Gillian Dykeman, Artist – Fredericton
Working through an intersectional feminist and postcolonial framework, Gillian Dykeman seeks to empower her audiences through playful and critical engagement with visual culture. Her work spans mediums and disciplines such as performance, video, sound, installation, and art criticism. She has a Masters in Visual Culture from the University of Toronto, and a Bachelor of Fine Arts from NSCAD. Dykeman is an instructor in Foundation Visual Arts and Advanced Studio Practice at the New Brunswick College of Craft and Design. Her work has been exhibited and screened in galleries, exercise studios, a rare book library, and a geodesic dome. She will be performing Revolution Revolution on March 29, 30, and 31 as part of the Blackwood Gallery’s public program series The Society for the Diffusion of Useful Knowledge.
I’m really preoccupied with contemporary forms of visual culture. YouTube can’t be ignored. The statistics of YouTube viewership and uploads are astounding. It is a dominant form of visual culture ripe for artistic intervention and full of latent radical potential. Good and bad – we should be paying attention to what is happening there. What would Walter Benjamin have to say? What does it mean when engagement with visual culture happens in the palm of your hand?
2. The Precariat
Soon 50% of the workforce will consist of precarious workers – those with temporary contract work, several low-wage jobs, sessional professors, and self-employed workers. This kind of work happens outside of the social protections put in place for full-time, permanent workers. Lacking a cohesive political voice or class identity, this portion of the workforce is largely ignored by politicians and policy. They haven’t organized the way traditional labour movements have. It all sounds rather bleak, but nonetheless there is a huge opportunity here. If the Precariat can see its way to becoming self-organized, to build solidarity, and to direct its energies towards social, economic, and environmental justice (as outlined in the Green New Deal), everything could change rapidly. Given its sheer numbers, if it wanted to and got organized, the Precariat could control the vote.
3. Red Clay Art Farm
Red Clay Art Farm is a CSA, a land co-op, and an artist-run society which hosts the White Rabbit Open Air residency and festival, open-format self-directed residencies, drawing retreats, and a dozen or so workshops annually on subjects like micro-forestry, sound art, and creative dreaming. It is in rural Nova Scotia at the top of the Bay of Fundy (home to the HIGHEST TIDES IN THE WORLD) and close to sweetly magical Sackville, NB. It’s dreamy and glorious. Think back-to-the-land fantasy meets co-managed reality with a healthy dose of contemporary political sensitivities like the “consent and safety zone” included in the festival. Do this residency and bask in high-tide full moon magic. You might fall in love a little.
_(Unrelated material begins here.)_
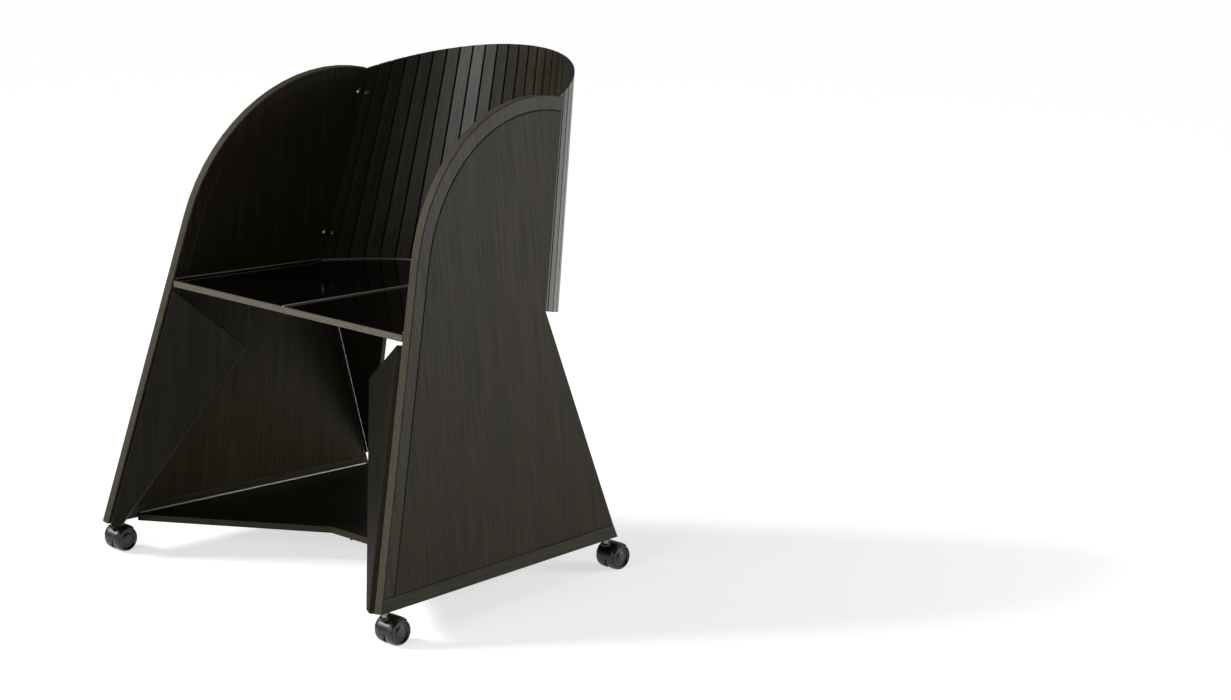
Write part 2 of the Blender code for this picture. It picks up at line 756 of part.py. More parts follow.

4. Intersectional feminist science fiction and OOO
Who would I be without Ursula K. Le Guin? I owe a great debt to her, Octavia Butler, Naomi Mitchison, and the feminist scholars who are part of my constellation of sci-fi/OOO heroes such as Donna Haraway, Karen Barad, and Timothy Morton. If you like them, you might love Kim Stanley Robinson’s Aurora, which does a lot to challenge the “Planet B”/Capitalism in Space fantasies put forth by billionaires. My debt to Le Guin comes through in my work about Earthworks and Decolonization, as it will again in my new work about silviculture (WEIRD WOODS).
5. New Brunswick College of Craft and Design
Truly one of the last art colleges, NBCCD is a technical school for craft and design in Fredericton. I teach there, and there is something just awesome about knowing that while tuition is low, students still work in fantastic facilities with a great faculty. It’s a bit of a hidden gem and a very special place. New Brunswick is pretty culturally conservative, so enclaves like this one carry special importance in shifting public perception of what art can be and who it is for. The cost of living here is relatively low, so there are artists scattered up and down the Wolastoq (Saint John) River enjoying decent lives and making incredible work – most of whom trained at the college. Quality arts education should be accessible.